# PowerPoint Viewer 2010 won't loop on full screen



## mrpillows (Aug 19, 2011)

Hi,

I downloaded microsoft powerpoint viewer 2010 because I have a computer that will be running only slideshows and it won't be used for anything else. I don't want to install office 2010 as I only need it for this. I used the command /F to make it run on full screen, but the slide show ends even though on powerpoint I programmed it to loop continuously. Is there any way other than clicking full screen to make it loop continuously? Thanks


----------



## Sarcasm0 (Aug 29, 2011)

I have a hunch this is related to the issue I'm having...

I have a presentation with embedded video clips.

If I run it in powerpoint viewer 2007, the clips will play.
If I run it in powerpoint viewer 2010, the clips will NOT play.

If I open the presentation in Powerpoint 2010, 'enable content' when prompted that external medial objects are being blocked, THEN open it in viewer, the videos will play.

So, it appears as though security is not allowing me to play the embedded videos. How do people who DON'T have Powerpoint 2010 enable content?!

I bet security settings are preventing you as well.


----------



## Corday (Mar 3, 2010)

Go to this MS site and download :
Download Details - Microsoft Download Center - Security Update for PowerPoint Viewer (KB2519984)
It should fix the problem. The KB is 2519984.


----------



## Sarcasm0 (Aug 29, 2011)

Corday said:


> Go to this MS site and download :
> Download Details - Microsoft Download Center - Security Update for PowerPoint Viewer (KB2519984)
> It should fix the problem. The KB is 2519984.

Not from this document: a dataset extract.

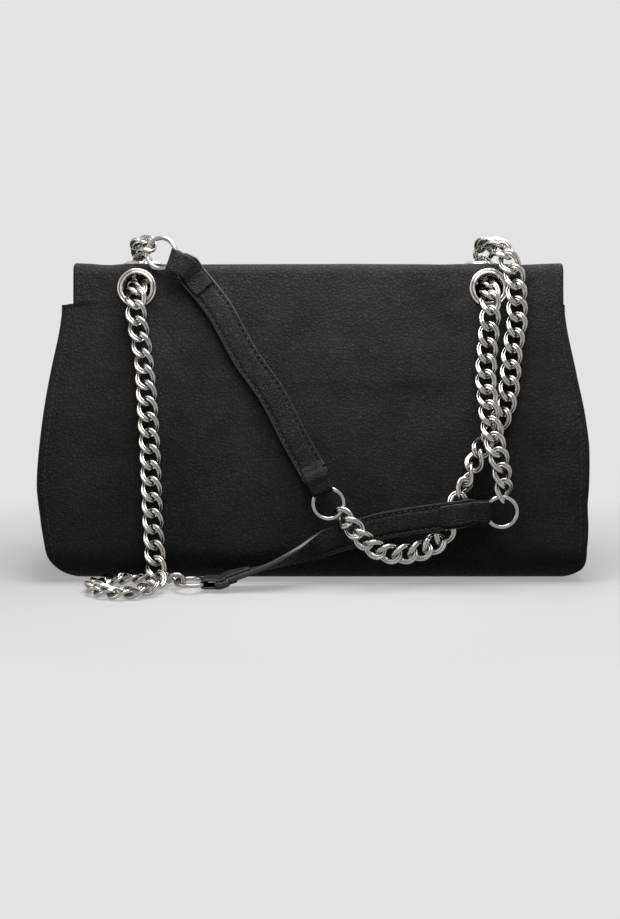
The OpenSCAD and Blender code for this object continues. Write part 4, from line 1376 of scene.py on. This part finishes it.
def make_floor():
    """The floor turns into an even glow away from the bag, and bounces less light than it shows."""
    material, tree = new_material("floor")
    seen = seen_directly(tree)
    shader = set_shader(tree, Base_Color=mix_colour(tree, seen, grey(FLOOR_BOUNCE), grey(FLOOR_TONE)),
                        Roughness=0.95, Specular_IOR_Level=0.0)
    where = add(tree, "ShaderNodeNewGeometry").outputs["Position"]
    squeezed = vector_node(tree, "MULTIPLY", where, (0.6, 1, 1))[0]
    fade = map_range(tree, vector_node(tree, "LENGTH", squeezed)["Value"], 0.085, 0.21, 0.45, 1.0)
    glow = add(tree, "ShaderNodeEmission", Color=grey(BACKGROUND),
               Strength=map_range(tree, seen, 0.0, 1.0, FLOOR_BOUNCE, 1.0))
    mix = add(tree, "ShaderNodeMixShader", fade, shader.outputs[0], glow.outputs[0])
    put(tree, mix.outputs[0], tree.nodes["Material Output"].inputs["Surface"])
    bm = bmesh.new()
    bm.faces.new([bm.verts.new((x * FLOOR_HALF, y * FLOOR_HALF, FLOOR_Z))
                  for x, y in ((-1, -1), (1, -1), (1, 1), (-1, 1))])
    new_object("floor", bm, material)


def make_world():
    """The world shows as the background and lights the bag weakly."""
    world = bpy.data.worlds.new("world")
    bpy.context.scene.world = world
    world.use_nodes = True
    tree = world.node_tree
    tree.nodes.clear()
    pale = add(tree, "ShaderNodeBackground", Color=grey(BACKGROUND), Strength=1.0)
    soft = add(tree, "ShaderNodeBackground", Color=grey(1), Strength=WORLD_LIGHT)
    mix = add(tree, "ShaderNodeMixShader", seen_directly(tree), soft.outputs[0], pale.outputs[0])
    add(tree, "ShaderNodeOutputWorld", mix.outputs[0])


def add_light(name, place, target, size, power):
    """A square lamp, in metres and watts."""
    data = bpy.data.lights.new(name, "AREA")
    data.shape = "RECTANGLE"
    data.size = size
    data.size_y = size
    data.energy = power
    light = bpy.data.objects.new(name, data)
    light.location = place
    light.rotation_euler = (Vector(target) - Vector(place)).to_track_quat("-Z", "Y").to_euler()
    light.visible_camera = False
    bpy.context.collection.objects.link(light)


def make_studio():
    make_floor()
    make_world()
    add_light("top_light", (0.02, -0.09, 0.37), (0, -0.03, 0.06), 0.32, 2.7)
    add_light("camera_fill", (-0.5, -1.5, 0.75), (0, 0, 0.08), 0.9, 0.3)
    add_light("left_fill", (-0.75, -0.3, 0.3), (0, 0, 0.06), 0.4, 0.8)
    add_light("right_fill", (0.8, 0.2, 0.35), (0, 0, 0.06), 0.4, 0.8)
    add_light("flap_fill", (0.25, 1.0, 0.75), (0, 0, 0.08), 0.6, 5.0)


make_outer()
make_front()
make_gusset(-1, "gusset_left")
make_gusset(1, "gusset_right")
make_base()
make_facings()
make_linings()
make_flap_layers()
make_pocket()
make_chains()
make_straps()
make_eyelets()
make_seams()
make_stitches()
dress_solids()
make_studio()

Thanks Corday. I tried it, but it didn't work.

Got anything else up your sleeve?


----------



## Corday (Mar 3, 2010)

Did you go back in your setup and were you sure Loop Continuously until Esc was checked? How the questions were answered could negate the request ie Windows rather than full screen. Finally, did you set the timing for the Transitions and Animations? I'm assuming you want to let the show go unattended.


----------